◆ SUPPLIED INFORMATION
--- Start ---
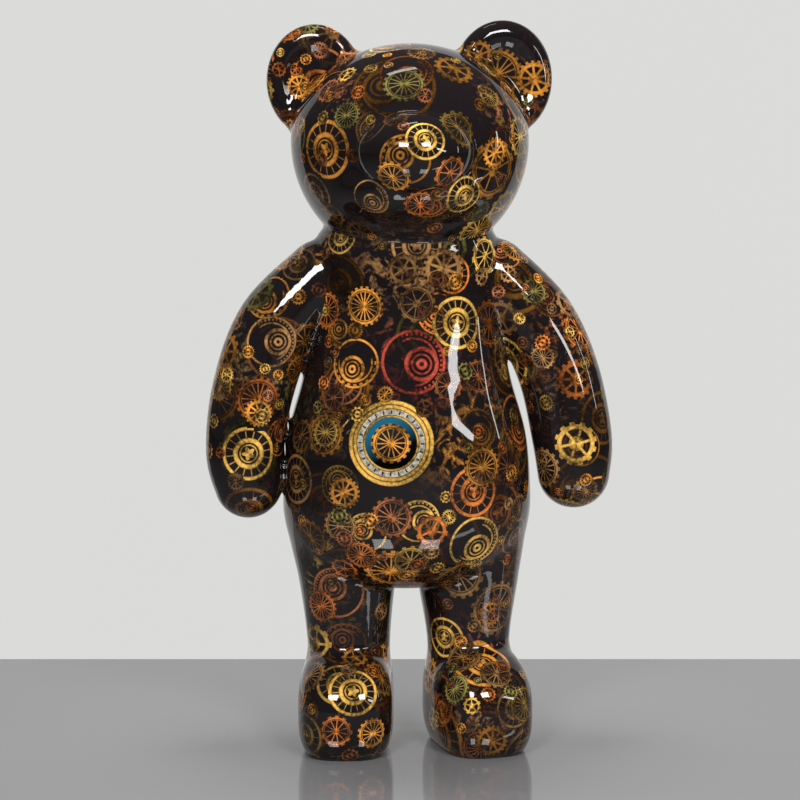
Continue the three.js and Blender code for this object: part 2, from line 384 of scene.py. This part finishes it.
--- End ---
--- Start ---
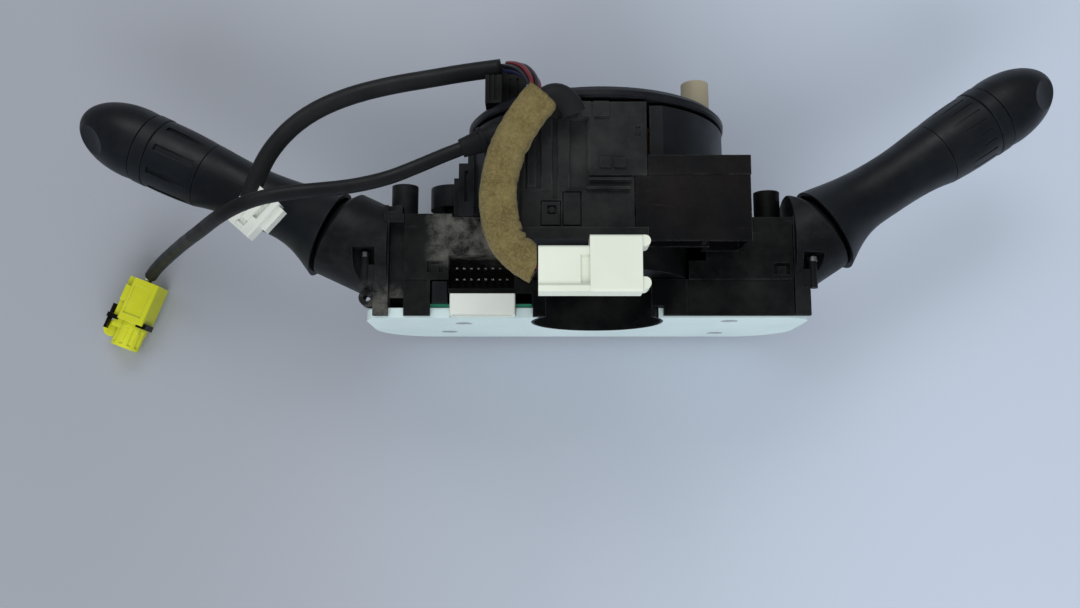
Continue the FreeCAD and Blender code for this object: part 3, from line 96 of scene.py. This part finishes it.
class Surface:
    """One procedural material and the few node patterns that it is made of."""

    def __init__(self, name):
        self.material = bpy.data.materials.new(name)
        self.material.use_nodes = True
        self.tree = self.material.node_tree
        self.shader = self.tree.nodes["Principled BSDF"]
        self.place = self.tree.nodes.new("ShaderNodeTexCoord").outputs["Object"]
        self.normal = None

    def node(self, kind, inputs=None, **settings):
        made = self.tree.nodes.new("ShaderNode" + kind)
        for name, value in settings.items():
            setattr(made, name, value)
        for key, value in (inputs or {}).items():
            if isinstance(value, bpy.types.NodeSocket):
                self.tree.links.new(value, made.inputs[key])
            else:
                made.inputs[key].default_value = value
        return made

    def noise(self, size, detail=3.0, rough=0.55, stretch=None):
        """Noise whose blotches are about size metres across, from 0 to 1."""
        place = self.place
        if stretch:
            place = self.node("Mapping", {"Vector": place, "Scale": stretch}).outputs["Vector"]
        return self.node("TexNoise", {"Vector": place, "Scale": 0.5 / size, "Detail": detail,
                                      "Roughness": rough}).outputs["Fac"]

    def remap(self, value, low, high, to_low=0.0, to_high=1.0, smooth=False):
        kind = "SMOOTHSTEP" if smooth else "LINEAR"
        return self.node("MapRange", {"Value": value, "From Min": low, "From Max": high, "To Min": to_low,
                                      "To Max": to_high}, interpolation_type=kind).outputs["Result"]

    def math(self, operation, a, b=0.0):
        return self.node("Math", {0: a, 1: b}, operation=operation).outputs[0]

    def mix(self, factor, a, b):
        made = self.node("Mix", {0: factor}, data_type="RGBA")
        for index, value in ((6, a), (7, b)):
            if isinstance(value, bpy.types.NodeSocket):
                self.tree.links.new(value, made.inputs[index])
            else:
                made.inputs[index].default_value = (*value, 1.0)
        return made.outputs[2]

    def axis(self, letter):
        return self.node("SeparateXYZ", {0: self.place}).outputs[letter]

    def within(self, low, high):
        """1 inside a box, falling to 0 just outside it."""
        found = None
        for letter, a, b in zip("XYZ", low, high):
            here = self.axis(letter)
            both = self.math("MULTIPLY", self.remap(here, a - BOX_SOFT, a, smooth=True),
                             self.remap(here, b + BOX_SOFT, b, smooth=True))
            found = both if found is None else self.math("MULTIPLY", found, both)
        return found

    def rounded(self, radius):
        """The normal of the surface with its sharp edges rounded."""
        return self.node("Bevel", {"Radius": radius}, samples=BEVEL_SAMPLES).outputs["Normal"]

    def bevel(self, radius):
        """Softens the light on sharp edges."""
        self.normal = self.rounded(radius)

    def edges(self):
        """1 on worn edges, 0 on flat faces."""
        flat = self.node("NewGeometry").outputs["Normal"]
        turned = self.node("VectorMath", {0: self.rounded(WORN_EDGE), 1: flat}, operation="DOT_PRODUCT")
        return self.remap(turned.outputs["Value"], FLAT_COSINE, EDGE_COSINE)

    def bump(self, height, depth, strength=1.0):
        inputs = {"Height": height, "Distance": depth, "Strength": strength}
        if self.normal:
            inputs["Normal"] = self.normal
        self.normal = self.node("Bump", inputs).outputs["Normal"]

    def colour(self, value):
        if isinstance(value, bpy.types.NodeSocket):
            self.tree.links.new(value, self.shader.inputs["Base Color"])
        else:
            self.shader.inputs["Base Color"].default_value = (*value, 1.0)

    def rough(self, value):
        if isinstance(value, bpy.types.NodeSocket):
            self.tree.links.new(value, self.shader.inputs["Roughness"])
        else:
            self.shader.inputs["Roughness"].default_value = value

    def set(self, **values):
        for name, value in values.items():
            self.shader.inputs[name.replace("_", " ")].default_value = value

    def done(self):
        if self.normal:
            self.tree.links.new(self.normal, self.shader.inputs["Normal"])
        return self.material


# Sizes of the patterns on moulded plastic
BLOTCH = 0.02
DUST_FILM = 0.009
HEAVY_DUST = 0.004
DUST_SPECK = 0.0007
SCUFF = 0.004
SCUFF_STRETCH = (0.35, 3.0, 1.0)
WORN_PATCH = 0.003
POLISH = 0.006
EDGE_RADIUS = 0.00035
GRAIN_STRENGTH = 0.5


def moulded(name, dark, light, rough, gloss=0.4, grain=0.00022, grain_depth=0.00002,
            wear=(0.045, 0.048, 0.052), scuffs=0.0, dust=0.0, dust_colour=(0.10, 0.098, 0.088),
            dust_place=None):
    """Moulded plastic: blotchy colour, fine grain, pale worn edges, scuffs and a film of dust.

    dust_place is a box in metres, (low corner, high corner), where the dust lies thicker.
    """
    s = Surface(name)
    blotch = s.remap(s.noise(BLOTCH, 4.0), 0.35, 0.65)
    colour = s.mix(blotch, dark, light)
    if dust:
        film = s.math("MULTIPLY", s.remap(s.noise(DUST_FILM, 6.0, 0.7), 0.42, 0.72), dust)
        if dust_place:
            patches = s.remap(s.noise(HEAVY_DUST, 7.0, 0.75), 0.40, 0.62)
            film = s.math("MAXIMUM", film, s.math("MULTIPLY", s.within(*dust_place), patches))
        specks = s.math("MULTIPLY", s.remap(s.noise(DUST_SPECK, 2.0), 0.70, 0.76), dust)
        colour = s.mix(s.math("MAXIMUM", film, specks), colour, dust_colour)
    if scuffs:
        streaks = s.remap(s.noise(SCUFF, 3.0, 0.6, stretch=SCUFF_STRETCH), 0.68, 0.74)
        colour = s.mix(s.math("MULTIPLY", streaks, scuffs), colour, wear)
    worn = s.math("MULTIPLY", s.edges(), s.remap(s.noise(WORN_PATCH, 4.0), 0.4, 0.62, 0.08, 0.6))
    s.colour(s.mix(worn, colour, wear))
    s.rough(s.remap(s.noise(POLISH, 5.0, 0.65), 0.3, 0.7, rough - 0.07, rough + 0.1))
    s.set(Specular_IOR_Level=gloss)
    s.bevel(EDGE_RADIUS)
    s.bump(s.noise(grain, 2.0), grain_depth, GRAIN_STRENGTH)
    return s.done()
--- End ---
◆ SHORT TASK
Your task is to quote exactly the lines beginning with the one that contains "Continue the FreeCAD" and ending with the one that contains "procedural material and", with nothing left out or added.

◆ WRITTEN SOLUTION
Continue the FreeCAD and Blender code for this object: part 3, from line 96 of scene.py. This part finishes it.
class Surface:
    """One procedural material and the few node patterns that it is made of."""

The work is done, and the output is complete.